◆ WORK TO BE COMPLETED ◆
Copy out all the entries exactly.
--- START RECORDS SUPPLIED ---
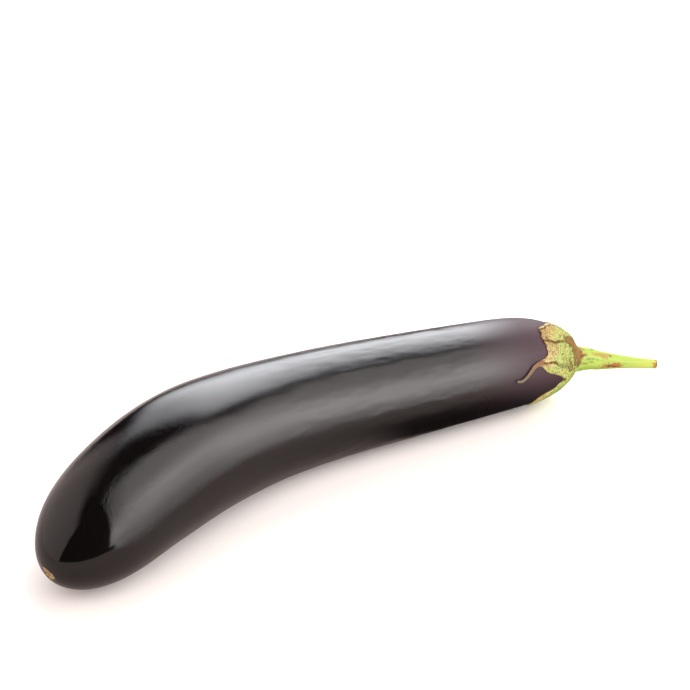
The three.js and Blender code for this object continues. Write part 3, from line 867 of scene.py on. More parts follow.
calyx_material, tree = new_material("leathery green calyx")
place = add(tree, "ShaderNodeTexCoord").outputs["Object"]
marks = {
    name: add(tree, "ShaderNodeAttribute", attribute_name=name).outputs["Fac"]
    for name in ("fresh", "cream", "stain", "deep_green", "scab", "scab_middle", "bark_and_painted_shadow")
}
blotches, mottle, flecks = (
    add(tree, "ShaderNodeTexNoise", {"Vector": place, "Scale": 1 / (size * MM), "Detail": detail})
    for size, detail in ((BLOTCH_SIZE, 3.0), (MOTTLE_SIZE, 3.0), (FLECK_SIZE, 2.0))
)
fresh_shift = add(tree, "ShaderNodeMapRange", {"Value": blotches, "To Min": -0.6, "To Max": 0.6})
fine_shift = add(tree, "ShaderNodeMapRange", {"Value": mottle, "To Min": -0.4, "To Max": 0.4})
fresh_wide = add(tree, "ShaderNodeMath", {0: marks["fresh"], 1: fresh_shift}, operation="ADD")
fresh_fine = add(tree, "ShaderNodeMath", {0: fresh_wide, 1: fine_shift}, operation="ADD")
leaf = add(tree, "ShaderNodeValToRGB", {"Fac": fresh_fine})
set_stops(leaf, [(position, linear(colour)) for position, colour in FRESH_STOPS])
deep_fleck = add(
    tree, "ShaderNodeMapRange", {"Value": mottle, "From Min": 0.60, "From Max": 0.72, "To Max": 0.7}
)
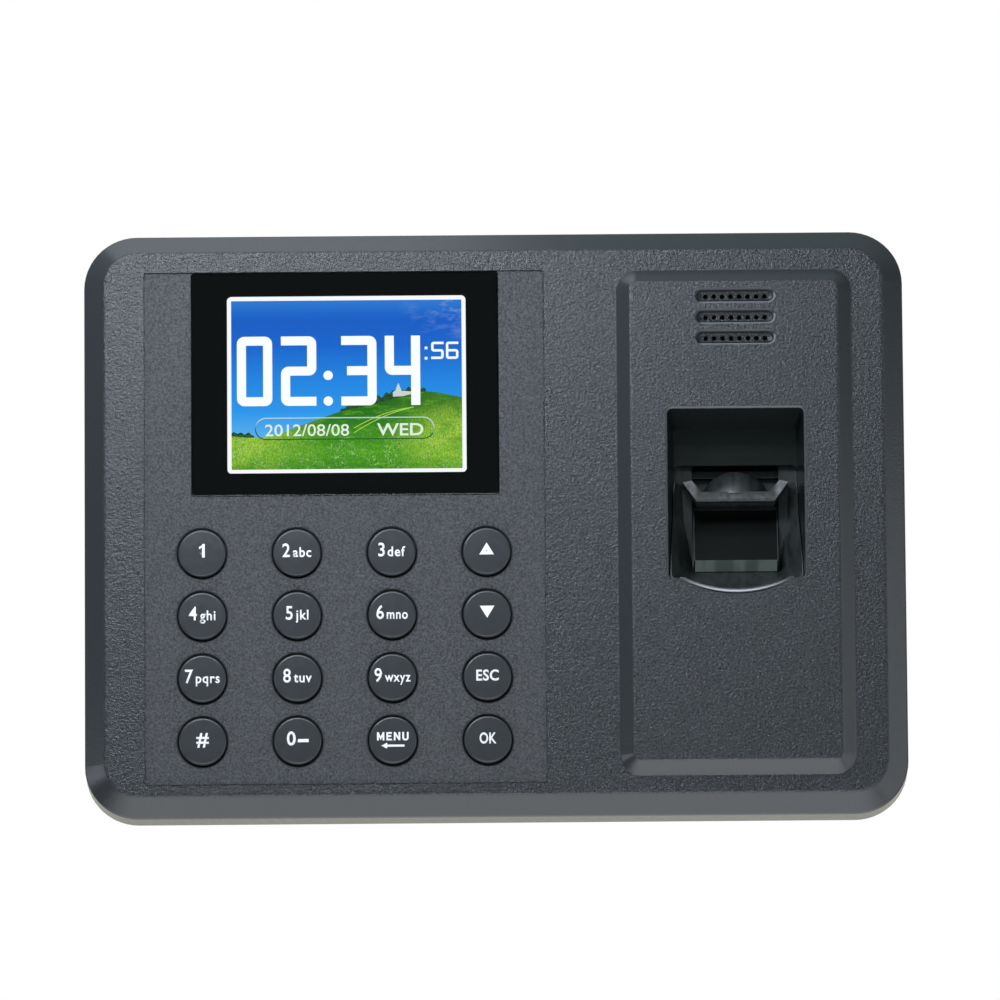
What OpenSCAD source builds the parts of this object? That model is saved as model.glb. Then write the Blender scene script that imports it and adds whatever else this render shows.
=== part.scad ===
--- END RECORDS SUPPLIED ---
◆ EXERCISE ANSWER ◆
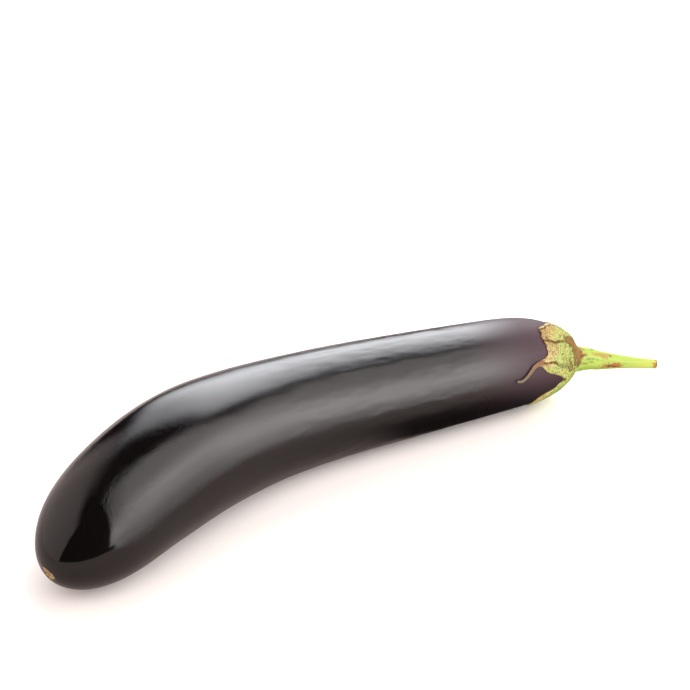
The three.js and Blender code for this object continues. Write part 3, from line 867 of scene.py on. More parts follow.
calyx_material, tree = new_material("leathery green calyx")
place = add(tree, "ShaderNodeTexCoord").outputs["Object"]
marks = {
    name: add(tree, "ShaderNodeAttribute", attribute_name=name).outputs["Fac"]
    for name in ("fresh", "cream", "stain", "deep_green", "scab", "scab_middle", "bark_and_painted_shadow")
}
blotches, mottle, flecks = (
    add(tree, "ShaderNodeTexNoise", {"Vector": place, "Scale": 1 / (size * MM), "Detail": detail})
    for size, detail in ((BLOTCH_SIZE, 3.0), (MOTTLE_SIZE, 3.0), (FLECK_SIZE, 2.0))
)
fresh_shift = add(tree, "ShaderNodeMapRange", {"Value": blotches, "To Min": -0.6, "To Max": 0.6})
fine_shift = add(tree, "ShaderNodeMapRange", {"Value": mottle, "To Min": -0.4, "To Max": 0.4})
fresh_wide = add(tree, "ShaderNodeMath", {0: marks["fresh"], 1: fresh_shift}, operation="ADD")
fresh_fine = add(tree, "ShaderNodeMath", {0: fresh_wide, 1: fine_shift}, operation="ADD")
leaf = add(tree, "ShaderNodeValToRGB", {"Fac": fresh_fine})
set_stops(leaf, [(position, linear(colour)) for position, colour in FRESH_STOPS])
deep_fleck = add(
    tree, "ShaderNodeMapRange", {"Value": mottle, "From Min": 0.60, "From Max": 0.72, "To Max": 0.7}
)
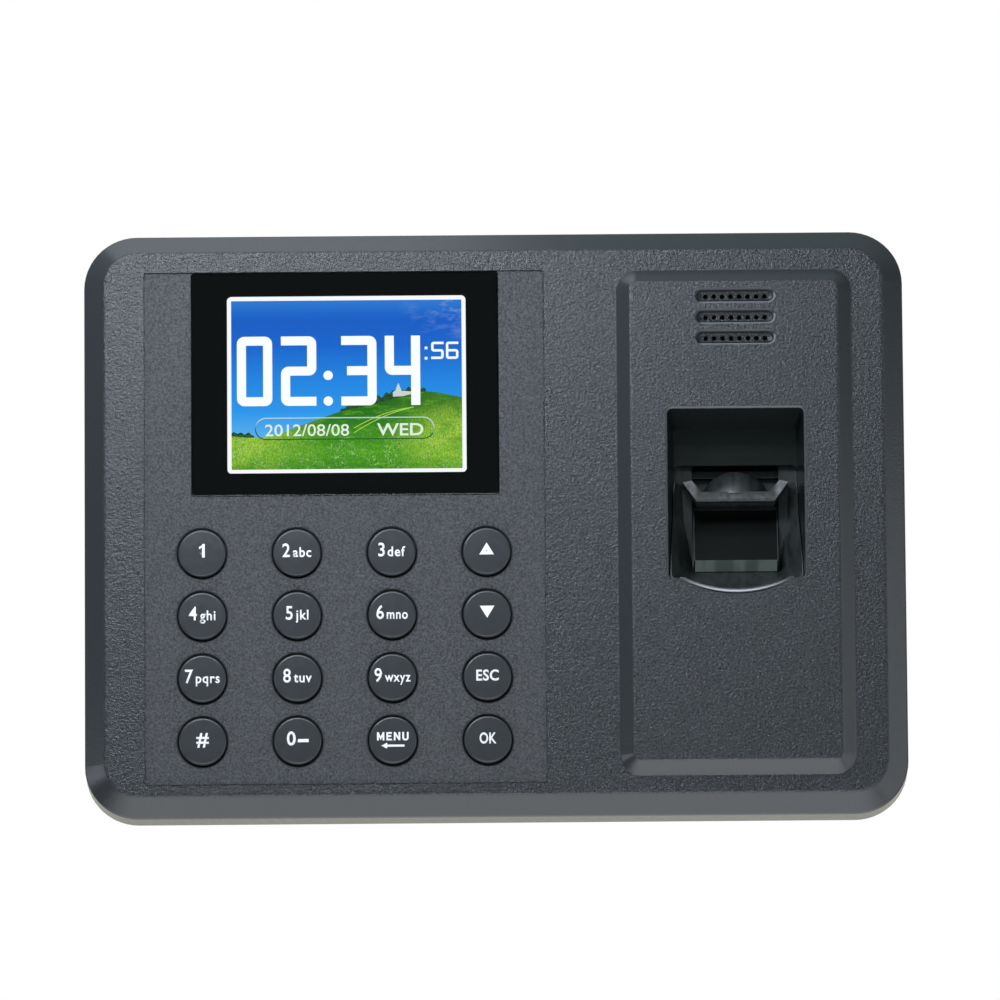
What OpenSCAD source builds the parts of this object? That model is saved as model.glb. Then write the Blender scene script that imports it and adds whatever else this render shows.
=== part.scad ===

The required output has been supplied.